Who knows, maybe long before he was Jack Sparrow, Edward Sizzorhands or John Dillinger he hung out at this place. Just another reminder that talent comes from everywhere. (For what it’s worth George Clooney is also from Kentucky.)

Did you know that writer Hunter S. Thompson was also from Owensboro? The same guy Depp played in Fear and Loathing in Las Vegas.

Here’s a quote from Thompson for all those itching to leave home and run off to LA: “The TV business is a cruel and shallow money trench, a long plastic hallway where thieves and pimps run free, and good men die like dogs.
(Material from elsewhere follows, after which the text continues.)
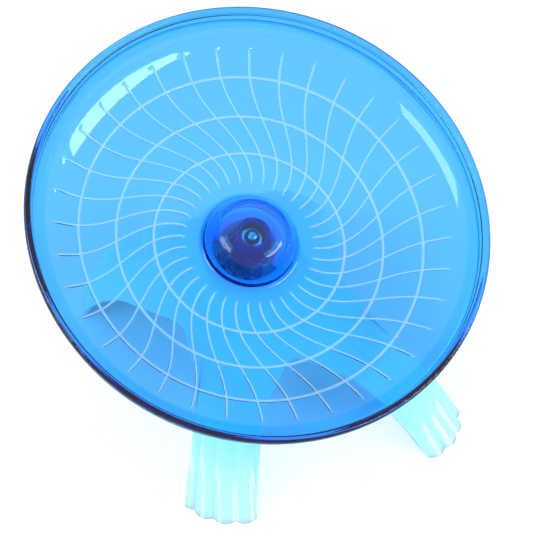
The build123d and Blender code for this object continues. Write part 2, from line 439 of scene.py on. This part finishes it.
def outline(half_x, half_y, corner, bulge):
    """A rounded rectangle with scalloped corners, as points in the order of the columns."""
    rise = corner + bulge * lobe_rise()
    angle = np.radians(np.linspace(0, 90, lobes * lobe_steps + 1))
    parts = []
    for quarter in range(4):
        turn = np.radians(90 * quarter)
        straight = half_y - corner if quarter % 2 == 0 else half_x - corner
        reach = half_x if quarter % 2 == 0 else half_y
        along = side_columns(straight)
        side = np.stack([np.full(len(along), reach), along], axis=-1)
        centre = np.array([reach - corner, straight])
        bend = centre + rise[:, None] * np.stack([np.cos(angle), np.sin(angle)], axis=-1)
        spin_part = np.array([[np.cos(turn), np.sin(turn)], [-np.sin(turn), np.cos(turn)]])
        parts.append(np.vstack([side, bend]) @ spin_part)
    return np.vstack(parts)


def round_outline(radius, bulge):
    """The same columns on a circle, where each side keeps its share of the turn."""
    corner = np.radians(90 - side_share)
    rise = radius + bulge * lobe_rise()
    angle = np.linspace(0, corner, lobes * lobe_steps + 1)
    sides = np.linspace(-1, 1, side_steps)[1:-1] * np.radians(side_share) / 2
    parts = []
    for quarter in range(4):
        start = np.radians(90 * quarter)
        side = start + sides
        bend = start + np.radians(side_share) / 2 + angle
        parts.append(np.stack([radius * np.cos(side), radius * np.sin(side)], axis=-1))
        parts.append(np.stack([rise * np.cos(bend), rise * np.sin(bend)], axis=-1))
    return np.vstack(parts)


# %% Foot, knee and shoulder in the row frame
def stand_levels():
    """Three rings of points in metres: on the ground, at the knee, and round the cup."""
    foot = outline(*foot_half, foot_corner, foot_bulge)
    knee = outline(*knee_half, knee_corner, knee_bulge)
    neck = round_outline(shoulder_radius, shoulder_bulge)
    ground = np.column_stack([foot, np.zeros(len(foot))]) * mm
    knee_y = knee_shift + knee[:, 1] * np.cos(knee_lean)
    knee_z = knee_height + knee[:, 1] * np.sin(knee_lean)
    middle = np.column_stack([knee[:, 0], knee_y, knee_z]) * mm
    top = from_axle(neck[:, 0], neck[:, 1], np.full(len(neck), -shoulder_depth))
    return ground, middle, top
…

There’s also a negative side.”

Just wanted to pass that along – just in case you were not aware of that. (Good thing for Depp that he fled the TV business early, huh?)

Oh, and back home in Iowa I received a call Saturday to work on a feature film shooting in Des Moines in April and May staring Ellen Page, the star of Juno. That’s really coming full circle for this blog since I started Screenwriting from Iowa after seeing Juno. Schedule-wise I don’t think I’m going to be able to work on that film but it’s good to see that Iowa’s film incentives are working as well.

Actors interested in auditioning for the Ellen Page thriller send pictures, resume, and contact info to PMS Casting, 2018 Hwy G28, PO Box 122, Pella, IA 50219. More info can be found on Iowa casting director Ann Wilkinson’s website www.pmscasting.com .

P.S. Anyone looking for a different place to vacation this summer? One of the great travel surprises of my life was visiting Door County in Wisconsin years ago. I was blown away by how much it reminded me of the Florida Keys. (Good place for actors to find summer stock work as well.) And if you want more of a taste of Florida in Wisconsin, Jimmy Buffett will be playing in Apple Valley on July 19.